Think William Faulkner, Ella Baker, John Lewis and the Student Nonviolent Coordinating Committee, and of course King himself and his Southern Christian Leadership Conference. While there is no question that a healthy disdain for the South’s violent segregationist tactics helped these beacons break onto the political scene, it alone was not enough. Those fighting for change needed their voices amplified. And eventually, the leadership and insight of these historic Southerners, together with America’s willingness to lend support on these issues, finally moved the needle on civil rights not only in the South, but across the country. Unfortunately, we seem to have stopped listening to those who can bring progress to the South, in favor of using it as a scapegoat for the nation’s larger racial and economic woes.

We must turn the corner, linking once more with those fighting on the front lines to create a New South that values progress. This is particularly needed in the most difficult but necessary realms of economic and racial justice.

And contrary to popular belief, there is no shortage of organizations that are imagining this New South and fighting for its realization.

The Equal Justice Initiative, based in Montgomery, has provided legal representation to thousands denied fair treatment and actively lobbies for policies that alleviate poverty and dismantle racial oppression.

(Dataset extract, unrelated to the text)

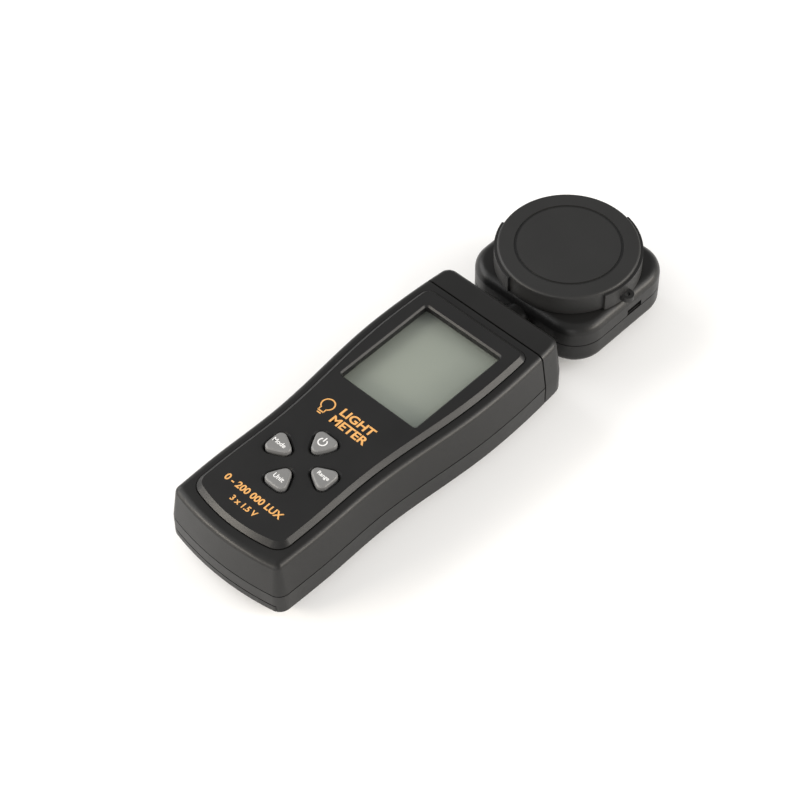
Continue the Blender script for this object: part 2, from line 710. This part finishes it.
carve(cap, drum(CAP_R - CAP_WALL, 0, HEAD_MID, CAP_LOW - PAST, CAP_TOP - CAP_ROOF, 128))
soften(cap, HEAD_EDGE, 3)
settle(cap, "cap", "cap_plastic", "sensor_cap")

# %% [markdown]
# ## Printed marks
# The marks are ink a few hundredths of a millimetre thick. Text is typed, made a mesh and then
# laid flat; arcs and bars are stacks with two rims. The words are plain ones that any such meter
# could carry: what it is, what it measures and what each key does.

# %% Ink
def ink_text(name, words, size, x, y, z, squeeze=1.0, weight=0.026):
    """Flat lettering centred on a point, in millimetres."""
    clear()
    bpy.ops.object.text_add()
    text = bpy.context.object
    text.name = name
    text.data.body = words
    text.data.size = size
    text.data.align_x = "CENTER"
    text.data.align_y = "CENTER"
    text.data.offset = size * weight
    text.data.extrude = INK_T / 2
    text.data.resolution_u = 6
    bpy.ops.object.convert(target="MESH")
    text = bpy.context.object
    text.location = (x, y, z + INK_T / 2)
    text.scale = (squeeze, 1.0, 1.0)
    bpy.ops.object.transform_apply(location=True, rotation=True, scale=True)
    return text


def ink_arc(name, x, y, z, inner, outer, start, stop):
    """A curved stroke round a point."""
    line = arc((x, y), outer, start, stop, 30) + arc((x, y), inner, stop, start, 30)
    return stack(name, [(line, z), (line, z + INK_T)])


def ink_bar(name, x0, x1, y0, y1, z):
    """A straight stroke with round ends."""
    half_x, half_y = (x1 - x0) / 2, (y1 - y0) / 2
    corner = min(half_x, half_y) * 0.9
    line = [(px + (x0 + x1) / 2, py) for px, py in rounded(half_x, half_y, corner, (y0 + y1) / 2)]
    return stack(name, [(line, z), (line, z + INK_T)])


def ink_join(name, parts):
    """Several strokes as one piece of print."""
    clear()
    for part in parts:
        part.select_set(True)
    bpy.context.view_layer.objects.active = parts[0]
    bpy.ops.object.join()
    parts[0].name = parts[0].data.name = name
    return parts[0]


def ink_settle(piece, body, finish):
    """Bring a print to metres and let it ride."""
    with Shaping(piece):
        bpy.ops.mesh.select_all(action="SELECT")
        bpy.ops.mesh.remove_doubles(threshold=0.0005)
        bpy.ops.mesh.normals_make_consistent(inside=False)
    take(piece)
    piece.scale = (MM, MM, MM)
    bpy.ops.object.transform_apply(location=True, rotation=True, scale=True)
    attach(piece, body)
    piece["finish"] = finish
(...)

Empower Alabama has registered thousands of new voters in the state and continues to fight against policies that restrict voting rights.

The Campaign for Southern Equality works to promote LGBT equality and provides legal representation to LGBT individuals and families.

The Institute for Southern Studies, based in Durham, conducts research and provides grassroots support toward the goal of creating a more progressive and inclusive South.

Such organizations and the individuals who lead them carry a visual clarity, moral fortitude, and cultural awareness that can bring progress to a region that so often shuns it. But our battle only becomes more difficult when the rest of the nation refuses to recognize and support their work in favor of lazily protesting the obstacles.

Fortunately, Lind does opt to devote a couple sentences to the work of what he calls “populists, liberals, and radicals.” Unfortunately, a couple sentences is too often all that these change makers are given, and the potential for these agents to use the nation’s frustration with the South to push an agenda of justice is wasted.

Americans must begin introducing these visions of a New South into the spaces they occupy. It is true that the South is as beleaguered as Lind says, but that only means we must do more to lift up those who are reshaping it. Our movements must include those who represent the South; our collective history must focus on those who brought change; and our conversations and media must shed light on those on the ground right now.

Fifty-two years ago, the nation turned its passive scorn into active support that helped Vivian Malone Jones and James Hood integrate The University of Alabama against the tireless opposition of George Wallace. In the past two years, the same national attention helped the university desegregate its Greek system and elect only its second black Student Government Association President, Elliot Spillers.

America is and has always been defined by its implicit and explicit embrace of racial oppression and unequal distributions of economic resources—the South is more of an accomplice than the sole perpetrator. But if we can imagine a new America that transcends these injustices, then certainly we can do the same with the South. Sometimes, things do indeed change.